The education I received at Alma was invaluable to my career as a lawyer . . . . The writing skills I developed at Alma helped me considerably in law school. I learned to use a critical thought process [at Alma] which I have employed daily in my practice. -Margorie Rowe Mann '82; Wake Forest '85
This student-run organization for pre-law students sponsors panels, visiting speakers, workshops, visits to law schools, community service projects, and social events. Pre-law students are strongly encouraged to get involved in the Barrister Society. First-year Pre-Law Scholarship holders are expected to attend Barrister Society meetings regularly. For more information, contact faculty advisor Dr. Elizabeth Cameron (email@example.com).
The Career Development Center in the Lower Level of Hamilton Commons and the Reference Section of Monteith Library
have additional materials, including LSAT study aids, useful to pre-law students. Pre-Law Advisors and counselors in the Career Development Center are available to help students decide if law school and legal careers are good options for them.
Completing a pre-law internship (practicum) is not a requirement for attending law school. However, some Alma students have found pre-law internships valuable in applying classroom-acquired knowledge and gaining hands-on comprehension of the diversity of career opportunities in the law. Pre-law advisors and other faculty and staff work closely with Alma students to help them find challenging internships during the regular academic year and in the summer. The Career Development Center and the Pre-Law Coordinator maintain files of hundreds of Alma graduates, working in varied legal fields, who can serve as useful contacts for students seeking pre-law internships. In recent years, Alma pre-law students have completed successful internships with private practice firms, prosecuting attorneys' offices, the headquarters of the F.B.I., migrant workers with legal needs, youth in the juvenile justice system, the American delegation to the U.N., the Department of State, and many elected officials. Funding for pre-law internships may be available on a competitive basis through the Lilly, Yehle, Kinney, and other special college endowment funds.
Alma pre-law alumni often report that they had an "edge" in their first year of law school because of research skills acquired at Alma. Being a skilled researcher is critical to becoming a successful attorney. Research is built into many Alma courses. Students learn a variety of research techniques, including mining off-campus archival sources to using the Web. Research resources available to Alma students include unlimited, free access to the LEXIS-NEXIS database, which includes a mint of legal information, and to other Internet sites. Pre-law students frequently take advantage of opportunities to present their research findings in local, regional, national, and international forums.
I cannot say enough . . . about lmy four years at Alma College. The skills I learned helped make the transition to law school go smoothy. I felt like I had a huge advantage over most of my law school classmates. -Patrick G. Byrne '85; Kentucky '88
Alma's Public Affairs Program strongly complements other academic work done by pre-law students. The program includes seminars and workshops on public affairs issues, notable speakers from the public sector, and a related internship. Many pre-law students gain much from the College's Model U.N. program by honing their research, communication, persuasion and negotiating skills and by enhancing their self-confidence.
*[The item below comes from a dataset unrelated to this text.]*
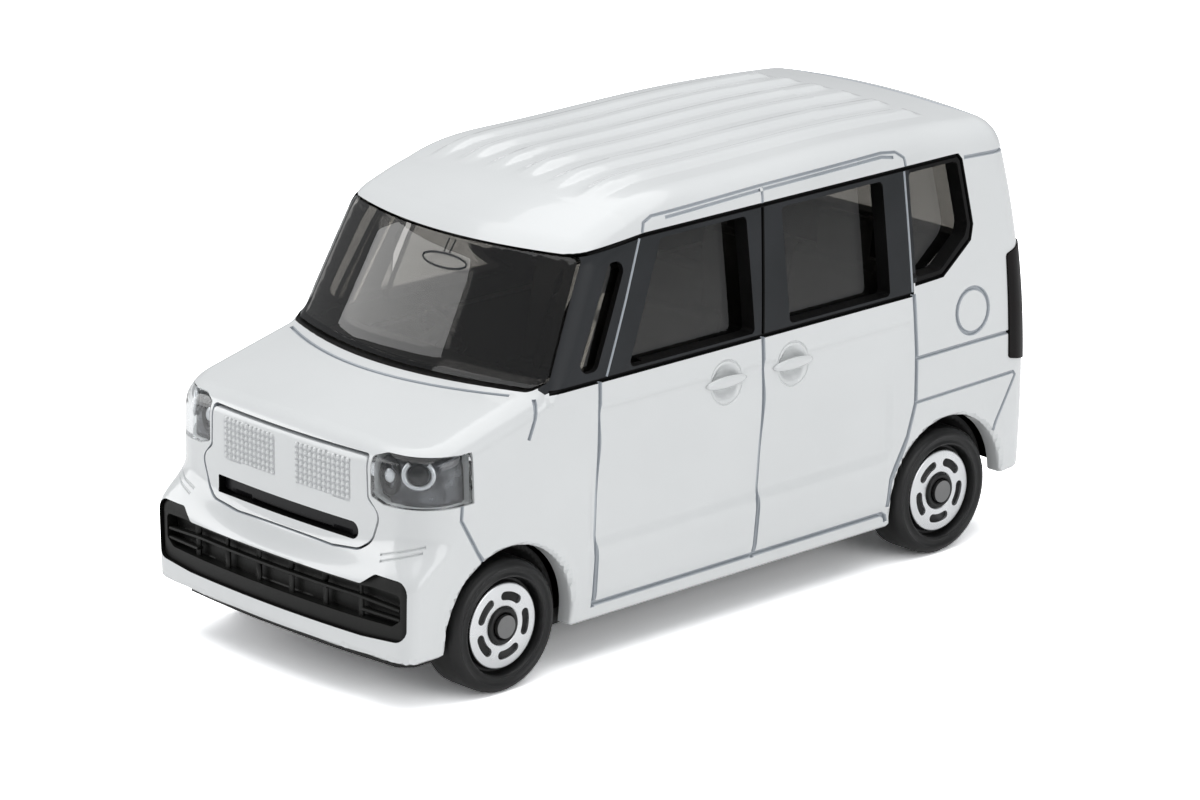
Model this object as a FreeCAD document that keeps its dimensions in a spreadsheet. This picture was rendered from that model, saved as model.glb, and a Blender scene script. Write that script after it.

Law School Representatives.
Every Fall and Winter term the College hosts visits by representatives (usually administrators, but sometimes faculty and alumni) from different law schools. Most of these representatives are from law schools in the midwest, but some come from as far away as Kentucky and North Carolina. They can answer your questions about admissions standards, financial aid, lodging, study abroad, areas of legal specialization, summer employment while you're in law school, and career opportunities after you complete your J.D. The Pre-Law Coordinator or the Career Development Center notifies pre-law students well in advance of the scheduled visits by law school representatives.
Visiting Speakers and Panelists.
Every year the Alumni Office, Career Development Center, PLAG, the Barrister Society, and other groups bring members of the legal community to campus as solo speakers or panelists. In recent years, such speakers and panelists have included private practice attorneys, judges, prosecuting attorneys, law school professors, and private sector and public interest professionals who use their legal training without literally practicing the law. Pre-law students should make every effort to hear these visiting speakers in public forums and to ask questions of them there and when they give presentations to classes.
Law School Forums and Law School "Days."
Every year, usually in September, the Law School Admission Council (LSAC) sponsors a two-day session in Chicago, Illinois. Pre-law students have the chance to meet with representatives of most LSAC-member schools in the U.S. and Canada and to obtain View Books and application materials. Each Fall the University of Michigan Law School sponsors a Law Day where pre-law students have a similar opportunity, though the number of law schools represented at Ann Arbor is fewer than those represented at the Chicago LSAC forum. Moroever, nearby law schools, such as Cooley, Detroit-Mercy and Michigan State University's Detroit College of Law, regularly host Law Day sessions intended to highlight the positive features of those law schools and to provide generic information about life as a law school student. If you are on the Pre-Law Coordinator's mailing list, you will notified in a timely fashion about these events.
Michigan Supreme Court.
In recent years, the Career Development Center and PLAG have collaborated to put Alma pre-law students together with an alum who is in private practice in Lansing. This attorney spends part of a day talking to students about legal careers; the rest of the day the students attend a session of the Michigan Supreme Court. Since space is limited, pre-law students are notified well in advance to make a reservation to be part of this group.